Storie di ordinaria solitudine metropolitana, che di per sé potrebbero sembrare banali, e proprio per questo difficili da rendere interessanti, a cui invece Apolloni riesce a dare una sua impronta peculiare. Altrettanto merito, se le storie riescono a coinvolgere lo spettatore, spetta agli attori, dalla grande Pupella Maggio, l'ultima interpretazione prima della sua scomparsa, alla più piccola e bravissima 'Livia', Arianne Turchi. Ma ottime le interpretazioni di tutti gli altri.

Solitudini di generazioni diverse, bambini, adolescenti, adulti, vecchi, diversa anche l'estrazione sociale dei protagonisti, dai ragazzi di Tor Bella Monaca, a una famiglia medio borghese. Due gli episodi, uno a ferragosto, l'altro alla vigilia di Natale. Protagonista anche la città, Roma: il centro, naturalmente tutto, da via Veneto a piazza Venezia, passando per i fori, piazza Navona e piazza di Spagna, ma pure la Magliana e l'estrema periferia.
Si deve notare che a Roma non molto spesso si vedono girate così tante scene e, sembrano accorgersene in pochi, la città offre potenzialità immense, un vero tesoro di ambientazioni sottovalutato, ma non da Apolloni, bravo a riprendere la capitale, anche attraverso 'morettiani' giri in motorino.

Il film è semplice, piano piano coinvolge, fa sorridere, è tutto sommato una favola metropolitana, in cui si rispecchiano molto, si intuisce, le inclinazioni dell'autore. E' amaro molte volte, un'amarezza che accompagna per tutta la durata, traspare da ogni angolatura, da ogni sguardo dei personaggi (tutti positivi), da ogni vicenda umana, però non è disperato, viceversa ottimista, in un modo tipico in cui sanno esserlo solo i romani. E poi, a trasparire parallelamente all'amarezza, un'altro lato, ci permettiamo di credere, della personalità dell'autore, la tenerezza. I personaggi, forse togliendo loro un po' di realismo, ma non è il genere di film che ha simili pretese, sanno sempre mostrare il loro lato tenero e comprensivo per il prossimo.
Il finale: nessun colpo di scena, forse prevedibile, ma per niente scontato, soprattutto per come è costruita l'ultima scena.

Eppure, come spiegare il fatto che questa pellicola, pur premiata da Giffoni e Riff, non ha trovato distributori? Per rispondere forse veniamo ai pregi e ai limiti del film. Premetto ovviamente la condanna del solito fallimentare e criminale sistema della distribuzione in Italia, comunque il film è superiore senz'altro a molte produzioni italiane in circolazione.
Mi permetto di indicare una possibile spiegazione, che per me rimane un merito: l'assenza totale di pretese morali, o sociologiche, e intenti pedagogici nei confronti dello spettatore.
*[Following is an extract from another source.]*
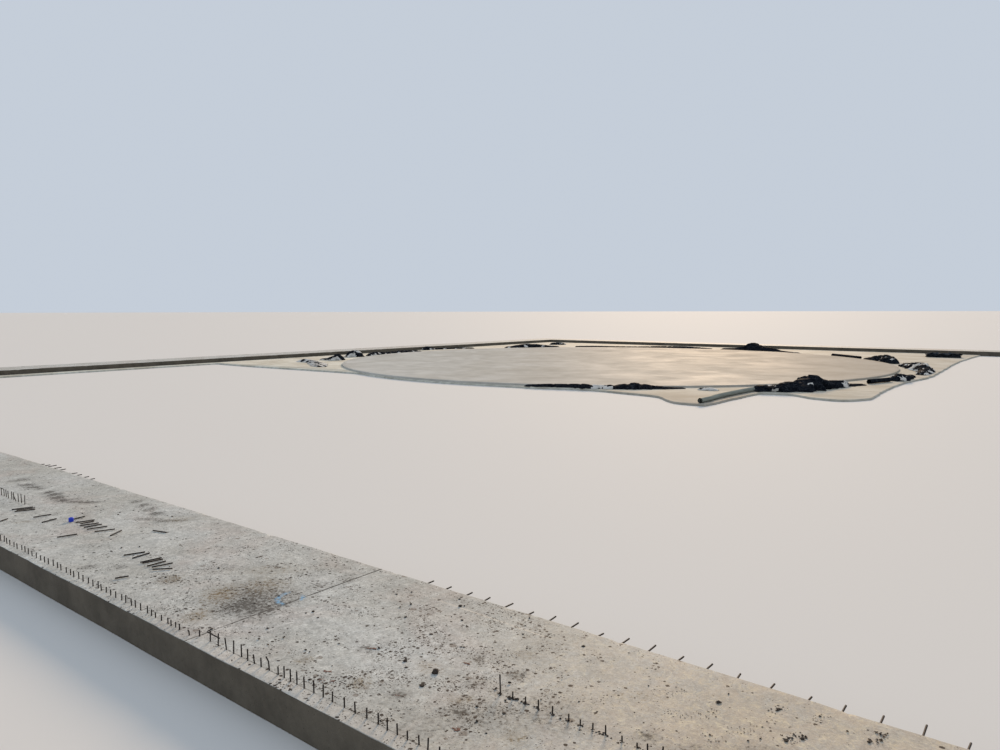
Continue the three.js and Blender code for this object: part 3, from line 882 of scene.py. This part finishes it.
class WORKS_OT_loose_steel(bpy.types.Operator):
    """Dowels in the strip's inner face, and the bars left lying on it"""
    bl_idname = "works.loose_steel"
    bl_label = "Dowels and loose bars"

    def execute(self, context):
        settings = context.scene.works_steel
        steel = rusted_steel(settings)
        radius = settings.diameter / 2
        thick = radius * 1.35
        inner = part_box("near_strip_bay_1")[1].y
        rng = np.random.default_rng(17)
        dowels = []
        for first, count, pitch in DOWELS:
            for k in range(count):
                x = first + k * pitch + rng.normal() * 0.004
                z = STRIP_TOP - 0.05 + rng.normal() * 0.003
                slip = rng.normal(size=3) * (0.006, 0.01, 0.006)
                tip = (x + slip[0], inner + 0.15 + slip[1], z + slip[2])
                dowels.append(rod([(x, inner - 0.01, z), tip], thick, pitch=0.009))
        z = STRIP_TOP + radius * 1.1 + 0.002
        dropped = [rod([(x0, y0, z), (x1, y1, z)], thick, pitch=0.01) for x0, y0, x1, y1 in DROPPED]
        tied = []
        for row, *ends in TIED:
            path = [(x, row_of(row) + y, STRIP_TOP + z) for x, y, z in ends]
            tied.append(rod(path, radius, pitch=0.008))
        for name, parts in (("dowel_bars", dowels), ("dropped_bars", dropped), ("tied_bars", tied)):
            piece(name, merged(parts), [steel], crease=50)
        # The blue cap that came off a bar's end
        turn = np.arange(20) * 2 * np.pi / 20
        rings = [np.stack([CAP_PLACE[0] + reach * np.cos(turn), CAP_PLACE[1] + reach * np.sin(turn),
                           STRIP_TOP + height + 0 * turn], 1) for reach, height in CAP_PROFILE]
        shape = np.concatenate(rings), tube_faces(len(rings), len(turn))
        piece("bar_cap", shape, [moulded_cap()], crease=35)
        return {"FINISHED"}


def spun(points, rng):
    """Points turned about the vertical by chance."""
    c, s = facing(rng.uniform(0, 2 * np.pi))
    return points @ np.array([[c, s, 0], [-s, c, 0], [0, 0, 1]])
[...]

E' un film semplice, ma non leggero. E' impegnativo, ma non 'impegnato' a quella maniera troppo spesso richiesta ai film italiani da produttori e distributori, che risulta retorica e inutilmente noiosa.

Un'altra spiegazione non riesco ad esprimerla in modo chiaro. Non vorrei essere frainteso, ma in alcuni frangenti, che certo non esauriscono il carattere dei personaggi, si esprime una sensibilità così prettamente radicata nel centro-sud (la vecchia Giustina e i due ragazzi 'coatti' di periferia), che può aver fatto venire meno in qualche distributore il coraggio di intraprendere e 'rischiare' la diffusione della pellicola. Rischio, è bene dirlo, che varrebbe invece la pena di correre.
A chi scrive, dello stesso regista, è piaciuto di più 'La verità vi prego sull'amore', più complesso, davvero rivelatore.